Gaddafi skillfully negotiated Libya’s rapprochement with the international community in 2003-05 by agreeing to give up weapons of mass destruction programmes. He later publicly admitted that he was motivated by his desire to escape the fate of Iraqi leader Saddam Hussein, toppled by the U.S.-led invasion of 2003 and later hanged.


One outcome that many analysts see as unlikely is a return by Gaddafi to sponsoring terrorist acts by armed groups overseas, his practice for much of his long rule. They see as mere bluster an interview Gaddafi gave to Italy’s Il Giornale in which he said he would join forces with al Qaeda in the event of an attack by the West. There was a time when a remark such as that would have been taken extremely seriously.

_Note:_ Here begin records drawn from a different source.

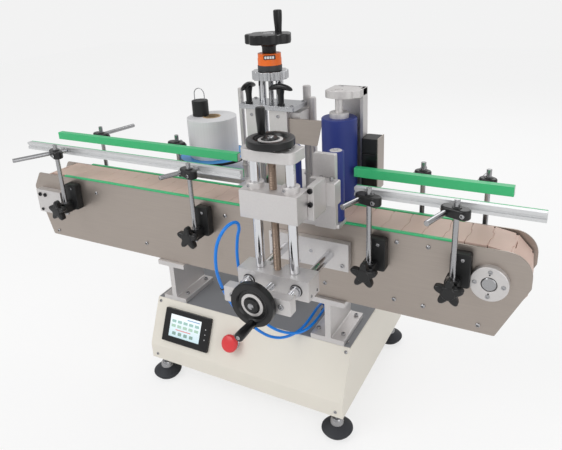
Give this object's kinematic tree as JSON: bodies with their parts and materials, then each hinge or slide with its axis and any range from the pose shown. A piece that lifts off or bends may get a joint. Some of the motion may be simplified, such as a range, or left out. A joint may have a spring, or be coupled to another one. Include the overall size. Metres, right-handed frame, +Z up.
{
  "type": "bottle labelling machine",
  "caption": "Desktop wrap-around bottle labeller: slat-chain conveyor on a cabinet, adjustable side guides, screw-driven bottle press, wrap roller and label head.",
  "frame": {"origin": "on the floor under the middle of the bounding box, the hose left out", "axes": "+X along the conveyor in the bottles' direction, +Y from the operator towards the label head, +Z up"},
  "size_m": [1.2192, 0.6356, 0.8619],
  "materials": {
    "cream_paint": "satin",
    "dark_deck": "matt",
    "stainless": "brushed",
    "chain_resin": "matt",
    "green_slide": "smooth",
    "steel": "ground",
    "motor_grey": "satin",
    "aluminium": "satin",
    "black_plastic": "matt",
    "screen_glass": "gloss",
    "chrome": "polished",
    "roller_rubber": "matt",
    "orange_plastic": "gloss",
    "red_plastic": "gloss",
    "tray_blue": "gloss",
    "label_stock": "smooth",
    "hose_blue": "gloss"
  },
  "bodies": {
    "machine": {"side_plate_front": "stainless", "side_plate_back": "stainless", "slat_chain": "chain_resin", "slide_strip_front": "green_slide", "slide_strip_back": "green_slide", "gear_motor": "motor_grey", "cabinet_shell": "cream_paint", "cabinet_deck": "dark_deck", "conveyor_support_left": "aluminium", "conveyor_support_right": "aluminium", "screen_bezel": "black_plastic", "screen_display": "screen_glass", "press_mount_block": "aluminium", "press_guide": "aluminium", "wrap_bracket": "aluminium", "wrap_motor": "black_plastic", "head_stand": "aluminium", "head_posts": "chrome", "position_indicator": "orange_plastic", "air_hose": "hose_blue"},
    "drive_shaft": {"drive_shaft": "steel"},
    "idler_shaft": {"idler_shaft": "steel"},
    "stop_button": {"stop_button": "red_plastic"},
    "press_saddle": {"saddle_block": "aluminium", "saddle_uprights": "chrome"},
    "reach_wheel": {"reach_wheel": "black_plastic"},
    "reach_crank": {"reach_crank": "black_plastic"},
    "lift_wheel": {"lift_wheel": "black_plastic"},
    "lift_crank": {"lift_crank": "black_plastic"},
    "press_slider": {"slider_block": "aluminium", "press_cylinder": "aluminium"},
    "press_carrier": {"press_carrier": "aluminium"},
    "press_roller_left": {"press_roller_left": "roller_rubber"},
    "press_roller_right": {"press_roller_right": "roller_rubber"},
    "wrap_roller": {"wrap_roller": "roller_rubber"},
    "head_carriage": {"head_carriage": "aluminium", "peel_plate": "stainless"},
    "head_wheel": {"head_wheel": "black_plastic"},
    "head_crank": {"head_crank": "black_plastic"},
    "feed_roller": {"feed_roller": "roller_rubber"},
    "label_reel": {"reel_tray": "tray_blue", "label_reel": "label_stock"},
    "clamp_handle_left": {"clamp_handle_left": "black_plastic"},
    "clamp_handle_right": {"clamp_handle_right": "black_plastic"},
    "front_left_posts": {"guide_post_front_left_a": "steel", "guide_post_front_left_b": "steel"},
    "front_left_rail": {"guide_rail_front_left": "aluminium", "rail_strip_front_left": "green_slide"},
    "front_right_posts": {"guide_post_front_right_a": "steel", "guide_post_front_right_b": "steel"},
    "front_right_rail": {"guide_rail_front_right": "aluminium", "rail_strip_front_right": "green_slide"},
    "back_left_posts": {"guide_post_back_left_a": "steel", "guide_post_back_left_b": "steel"},
    "back_left_rail": {"guide_rail_back_left": "aluminium", "rail_strip_back_left": "green_slide"},
    "back_right_posts": {"guide_post_back_right_a": "steel", "guide_post_back_right_b": "steel"},
    "back_right_rail": {"guide_rail_back_right": "aluminium", "rail_strip_back_right": "green_slide"}
  },
  "joints": [
    {"name": "drive_shaft_turn", "type": "hinge", "parent": "machine", "child": "drive_shaft", "pos_m": [0.53241, 0.01048, 0.4155], "axis": [0, 1, 0], "continuous": true},
    {"name": "idler_shaft_turn", "type": "hinge", "parent": "machine", "child": "idler_shaft", "pos_m": [-0.53959, 0.01048, 0.4155], "axis": [0, 1, 0], "continuous": true},
    {"name": "front_left_height", "type": "slide", "parent": "machine", "child": "front_left_posts", "axis": [0, 0, 1], "range_m": [-0.01, 0.04]},
    {"name": "front_left_reach", "type": "slide", "parent": "front_left_posts", "child": "front_left_rail", "axis": [-0.454, -0.891, 0], "range_m": [-0.012, 0.006]},
    {"name": "front_right_height", "type": "slide", "parent": "machine", "child": "front_right_posts", "axis": [0, 0, 1], "range_m": [-0.01, 0.04]},
    {"name": "front_right_reach", "type": "slide", "parent": "front_right_posts", "child": "front_right_rail", "axis": [-0.2924, -0.9563, 0], "range_m": [-0.012, 0.009]},
    {"name": "back_left_height", "type": "slide", "parent": "machine", "child": "back_left_posts", "axis": [0, 0, 1], "range_m": [-0.01, 0.04]},
    {"name": "back_left_reach", "type": "slide", "parent": "back_left_posts", "child": "back_left_rail", "axis": [0.1736, 0.9848, 0], "range_m": [-0.012, 0.012]},
    {"name": "back_right_height", "type": "slide", "parent": "machine", "child": "back_right_posts", "axis": [0, 0, 1], "range_m": [-0.01, 0.04]},
    {"name": "back_right_reach", "type": "slide", "parent": "back_right_posts", "child": "back_right_rail", "axis": [0.1736, 0.9848, 0], "range_m": [-0.012, 0.012]},
    {"name": "press_saddle_slide", "type": "slide", "parent": "machine", "child": "press_saddle", "axis": [0, 1, 0], "range_m": [-0.03, 0.04]},
    {"name": "reach_wheel_turn", "type": "hinge", "parent": "machine", "child": "reach_wheel", "pos_m": [0.18891, -0.25552, 0.41541], "axis": [0, 1, 0], "continuous": true},
    {"name": "reach_crank_spin", "type": "hinge", "parent": "reach_wheel", "child": "reach_crank", "pos_m": [0.18891, -0.27252, 0.38241], "axis": [0, 1, 0], "continuous": true},
    {"name": "press_lift", "type": "slide", "parent": "press_saddle", "child": "press_slider", "axis": [0, 0, 1], "range_m": [0, 0.04]},
    {"name": "lift_wheel_turn", "type": "hinge", "parent": "press_saddle", "child": "lift_wheel", "pos_m": [0.18891, -0.17702, 0.65], "axis": [0, 0, 1], "continuous": true},
    {"name": "lift_crank_spin", "type": "hinge", "parent": "lift_wheel", "child": "lift_crank", "pos_m": [0.16155, -0.15856, 0.68], "axis": [0, 0, 1], "continuous": true},
    {"name": "press_stroke", "type": "slide", "parent": "press_slider", "child": "press_carrier", "axis": [0, 1, 0], "range_m": [0, 0.025]},
    {"name": "press_roller_left_spin", "type": "hinge", "parent": "press_carrier", "child": "press_roller_left", "pos_m": [0.16491, -0.05172, 0.5], "axis": [0, 0, 1], "continuous": true},
    {"name": "press_roller_right_spin", "type": "hinge", "parent": "press_carrier", "child": "press_roller_right", "pos_m": [0.25191, -0.05172, 0.5], "axis": [0, 0, 1], "continuous": true},
    {"name": "wrap_roller_spin", "type": "hinge", "parent": "machine", "child": "wrap_roller", "pos_m": [0.20841, 0.07048, 0.488], "axis": [0, 0, 1], "continuous": true},
    {"name": "head_lift", "type": "slide", "parent": "machine", "child": "head_carriage", "axis": [0, 0, 1], "range_m": [-0.05, 0.005]},
    {"name": "head_wheel_turn", "type": "hinge", "parent": "machine", "child": "head_wheel", "pos_m": [0.03441, 0.10548, 0.74], "axis": [0, 0, 1], "continuous": true},
    {"name": "head_crank_spin", "type": "hinge", "parent": "head_wheel", "child": "head_crank", "pos_m": [0.04066, 0.14094, 0.82], "axis": [0, 0, 1], "continuous": true},
    {"name": "feed_roller_spin", "type": "hinge", "parent": "head_carriage", "child": "feed_roller", "pos_m": [0.02741, 0.15648, 0.47], "axis": [0, 0, 1], "continuous": true},
    {"name": "label_reel_spin", "type": "hinge", "parent": "head_carriage", "child": "label_reel", "pos_m": [-0.18259, 0.18048, 0.47], "axis": [0, 0, 1], "continuous": true},
    {"name": "clamp_handle_left_turn", "type": "hinge", "parent": "head_carriage", "child": "clamp_handle_left", "pos_m": [-0.00859, 0.08348, 0.67], "axis": [0, 0, 1], "range_deg": [-10, 60]},
    {"name": "clamp_handle_right_turn", "type": "hinge", "parent": "head_carriage", "child": "clamp_handle_right", "pos_m": [0.07041, 0.08348, 0.67], "axis": [0, 0, 1], "range_deg": [-15, 60]},
    {"name": "stop_button_press", "type": "slide", "parent": "machine", "child": "stop_button", "axis": [0, 0.9095, -0.4158], "range_m": [0, 0.005], "stiffness_N_per_m": 600, "springref_m": -0.003}
  ],
  "couplings": [
    {"joint": "idler_shaft_turn", "follows": "drive_shaft_turn", "ratio": 1},
    {"joint": "reach_wheel_turn", "follows": "press_saddle_slide", "rad_per_m": 785.4},
    {"joint": "lift_wheel_turn", "follows": "press_lift", "rad_per_m": 785.4},
    {"joint": "head_wheel_turn", "follows": "head_lift", "rad_per_m": 785.4}
  ]
}
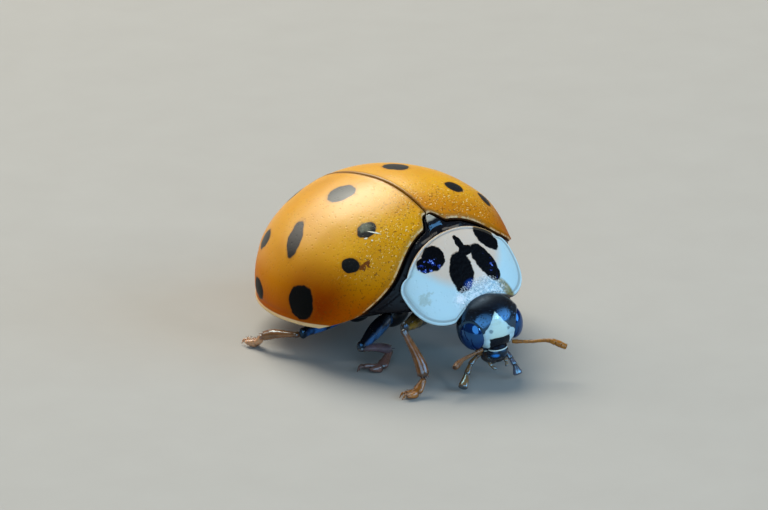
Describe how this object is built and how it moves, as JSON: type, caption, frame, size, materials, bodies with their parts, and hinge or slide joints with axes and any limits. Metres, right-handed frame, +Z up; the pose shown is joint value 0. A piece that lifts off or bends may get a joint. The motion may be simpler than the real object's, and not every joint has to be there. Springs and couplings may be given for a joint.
{
  "type": "harlequin ladybird",
  "caption": "Life-size ladybird standing on its feet: domed orange wing cases with black spots, white neck shield with black marks, black head with a pale face, short legs and feelers.",
  "frame": {"origin": "on the floor under the middle of the animal, legs and feelers included", "axes": "+Z up, -Y the way the animal faces, +X its left side"},
  "size_m": [0.0063, 0.0083, 0.004],
  "materials": {
    "wing_case": "smooth shell, yellow-orange with black spots and a pale rim",
    "neck_shield": "smooth shell, cream white with black marks",
    "black_shell": "finely pitted black shell",
    "belly": "plates, dark brown with orange-brown sides",
    "eye": "glossy, finely faceted",
    "amber": "translucent amber brown",
    "thigh": "black shell with short hairs",
    "shin": "dark amber with short pale hairs"
  },
  "bodies": {
    "root": {"elytron_left": "wing_case", "elytron_right": "wing_case", "pronotum": "neck_shield", "head": "black_shell", "labrum": "black_shell", "labium": "black_shell", "scutellum": "black_shell", "prothorax": "black_shell", "thorax": "black_shell", "abdomen": "belly", "eye_left": "eye", "eye_right": "eye", "antenna_left": "amber", "antenna_right": "amber", "palp_left": "amber", "palp_right": "amber", "mandible_left": "amber", "mandible_right": "amber", "coxa_front_right": "thigh", "femur_front_right": "thigh", "coxa_middle_right": "thigh", "femur_middle_right": "thigh", "coxa_hind_right": "thigh", "femur_hind_right": "thigh", "coxa_front_left": "thigh", "femur_front_left": "thigh", "coxa_middle_left": "thigh", "femur_middle_left": "thigh", "coxa_hind_left": "thigh", "femur_hind_left": "thigh", "tibia_front_right": "shin", "tarsus_front_right": "shin", "tibia_middle_right": "shin", "tarsus_middle_right": "shin", "tibia_hind_right": "shin", "tarsus_hind_right": "shin", "tibia_front_left": "shin", "tarsus_front_left": "shin", "tibia_middle_left": "shin", "tarsus_middle_left": "shin", "tibia_hind_left": "shin", "tarsus_hind_left": "shin"}
  },
  "joints": []
}
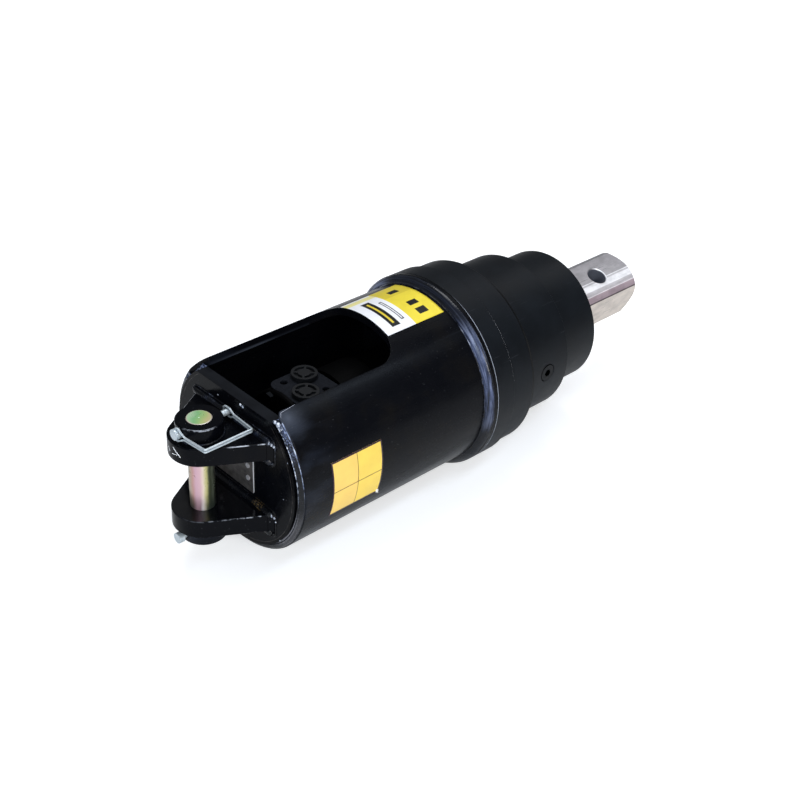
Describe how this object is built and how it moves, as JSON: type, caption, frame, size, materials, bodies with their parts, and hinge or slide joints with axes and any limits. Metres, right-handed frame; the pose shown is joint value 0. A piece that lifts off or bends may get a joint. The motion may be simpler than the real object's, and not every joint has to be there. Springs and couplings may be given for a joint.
{
  "type": "backhoe auger attachment",
  "caption": "Hydraulic auger drive: hitch ears with a pin, slotted tube hood over an orbital motor, stepped planetary gearbox and square output shaft with a cross hole.",
  "frame": {"origin": "where the hitch pin's axis crosses the drive axis", "axes": "+X along the drive axis towards the output shaft, +Z along the hitch pin towards the hood's open side"},
  "size_m": [0.8298, 0.275, 0.275],
  "materials": {
    "black_paint": "semi-gloss black enamel over fabricated steel",
    "case_paint": "satin black paint over turned steel",
    "motor_paint": "black paint over cast iron",
    "yellow_zinc": "yellow chromate zinc plate on turned steel",
    "bright_zinc": "clear zinc plate",
    "plate_aluminium": "bare satin aluminium sheet",
    "black_oxide": "black oxide fasteners",
    "gear_steel": "ground alloy steel, oiled",
    "shaft_steel": "milled bright steel",
    "seal_rubber": "nitrile rubber",
    "cap_plastic": "moulded black dust caps"
  },
  "bodies": {
    "drive": {"hood_tube": "black_paint", "hitch_plate": "black_paint", "plate_weld": "black_paint", "flange_weld": "black_paint", "ear_upper": "black_paint", "ear_lower": "black_paint", "boss_upper": "black_paint", "boss_lower": "black_paint", "ear_welds": "black_paint", "hitch_pin": "yellow_zinc", "lock_pin_lower": "bright_zinc", "lock_clip": "bright_zinc", "name_plate": "plate_aluminium", "name_plate_rivets": "plate_aluminium", "base_ring": "black_paint", "input_housing": "case_paint", "output_housing": "case_paint", "oil_plugs": "black_oxide", "casing_bolts": "black_oxide", "motor_rear_cover": "motor_paint", "motor_valve_housing": "motor_paint", "motor_gerotor_ring": "motor_paint", "motor_front_housing": "motor_paint", "motor_rear_bolts": "black_oxide", "motor_mount_bolts": "black_oxide", "first_ring_gear": "gear_steel", "second_ring_gear": "case_paint", "front_bearing_cup": "gear_steel", "rear_bearing_cup": "gear_steel", "output_seal": "seal_rubber", "port_cap_a": "cap_plastic", "port_cap_b": "cap_plastic"},
    "upper_lock": {"lock_pin_upper": "bright_zinc", "lock_bail": "bright_zinc"},
    "output": {"output_shaft": "shaft_steel", "output_carrier": "gear_steel", "second_planet_pins": "gear_steel", "shaft_nut": "gear_steel", "front_bearing_cone": "gear_steel", "rear_bearing_cone": "gear_steel"},
    "second_planet_1": {"second_planet_1": "gear_steel"},
    "second_planet_2": {"second_planet_2": "gear_steel"},
    "second_planet_3": {"second_planet_3": "gear_steel"},
    "first_carrier": {"first_carrier": "gear_steel", "first_planet_pins": "gear_steel", "second_sun": "gear_steel"},
    "first_planet_1": {"first_planet_1": "gear_steel"},
    "first_planet_2": {"first_planet_2": "gear_steel"},
    "first_planet_3": {"first_planet_3": "gear_steel"},
    "input": {"drive_link": "gear_steel", "first_sun": "gear_steel"},
    "front_rollers": {"front_bearing_rollers": "gear_steel"},
    "rear_rollers": {"rear_bearing_rollers": "gear_steel"}
  },
  "joints": [
    {"name": "output_spin", "type": "hinge", "parent": "drive", "child": "output", "pos_m": [0.6, 0, 0], "axis": [1, 0, 0], "continuous": true},
    {"name": "second_planet_1_spin", "type": "hinge", "parent": "output", "child": "second_planet_1", "pos_m": [0.428, 0, 0.054], "axis": [1, 0, 0], "continuous": true},
    {"name": "second_planet_2_spin", "type": "hinge", "parent": "output", "child": "second_planet_2", "pos_m": [0.428, -0.04677, -0.027], "axis": [1, 0, 0], "continuous": true},
    {"name": "second_planet_3_spin", "type": "hinge", "parent": "output", "child": "second_planet_3", "pos_m": [0.428, 0.04677, -0.027], "axis": [1, 0, 0], "continuous": true},
    {"name": "first_carrier_spin", "type": "hinge", "parent": "drive", "child": "first_carrier", "pos_m": [0.42, 0, 0], "axis": [1, 0, 0], "continuous": true},
    {"name": "first_planet_1_spin", "type": "hinge", "parent": "first_carrier", "child": "first_planet_1", "pos_m": [0.3915, 0, 0.045], "axis": [1, 0, 0], "continuous": true},
    {"name": "first_planet_2_spin", "type": "hinge", "parent": "first_carrier", "child": "first_planet_2", "pos_m": [0.3915, -0.03897, -0.0225], "axis": [1, 0, 0], "continuous": true},
    {"name": "first_planet_3_spin", "type": "hinge", "parent": "first_carrier", "child": "first_planet_3", "pos_m": [0.3915, 0.03897, -0.0225], "axis": [1, 0, 0], "continuous": true},
    {"name": "input_spin", "type": "hinge", "parent": "drive", "child": "input", "pos_m": [0.35, 0, 0], "axis": [1, 0, 0], "continuous": true},
    {"name": "front_rollers_spin", "type": "hinge", "parent": "drive", "child": "front_rollers", "pos_m": [0.588, 0, 0], "axis": [1, 0, 0], "continuous": true},
    {"name": "rear_rollers_spin", "type": "hinge", "parent": "drive", "child": "rear_rollers", "pos_m": [0.528, 0, 0], "axis": [1, 0, 0], "continuous": true},
    {"name": "lock_bail_swing", "type": "hinge", "parent": "drive", "child": "upper_lock", "pos_m": [0, 0, 0.0725], "axis": [-1, 0, 0], "range_deg": [-8, 188]}
  ],
  "couplings": [
    {"joint": "second_planet_1_spin", "follows": "output_spin", "ratio": -2.8},
    {"joint": "second_planet_2_spin", "follows": "output_spin", "ratio": -2.8},
    {"joint": "second_planet_3_spin", "follows": "output_spin", "ratio": -2.8},
    {"joint": "first_carrier_spin", "follows": "output_spin", "ratio": 4.5},
    {"joint": "first_planet_1_spin", "follows": "output_spin", "ratio": -12},
    {"joint": "first_planet_2_spin", "follows": "output_spin", "ratio": -12},
    {"joint": "first_planet_3_spin", "follows": "output_spin", "ratio": -12},
    {"joint": "input_spin", "follows": "output_spin", "ratio": 22.5},
    {"joint": "front_rollers_spin", "follows": "output_spin", "ratio": 0.449},
    {"joint": "rear_rollers_spin", "follows": "output_spin", "ratio": 0.444}
  ]
}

The last time Gaddafi was attacked by the West, in 1986, a Libyan operative two years later blew up a Pan Am jumbo jet over the Scottish town of Lockerbie, killing 259 people in the air and 11 people on the ground. In the reading of many, the 1988 bombing was a reprisal for the 1986 attack, which saw U.S. forces raid Tripoli and Benghazi in retaliation for what Washington called Libyan complicity in the bombing of a discotheque in Berlin a month earlier in which three people, including a U.S. serviceman, were killed.


For now, Gaddafi and his sons are expected to try to cling on, based in Tripoli in the west, and perhaps pull their forces back from the eastern city of Benghazi to undermine accusations that they are preparing to level the opposition bastion there. But such gambits may be of little use. There is little doubt that the overwhelming momentum now is for military force to be brought to bear until Gaddafi’s government is brought to an end.

Any endgame allowing their political survival would lead to Libya’s de facto partition between the west and a rebel-run east, and years of strife between the two regions, analysts say. Jytte Klausen, Professor of International Cooperation at Brandeis University, said that if Gaddafi clung on, a divided Libya was a real possibility “consisting of two dysfunctional city states separated by peace-keepers.”

Meaningful negotiations will only be about the manner of his departure, many experts say.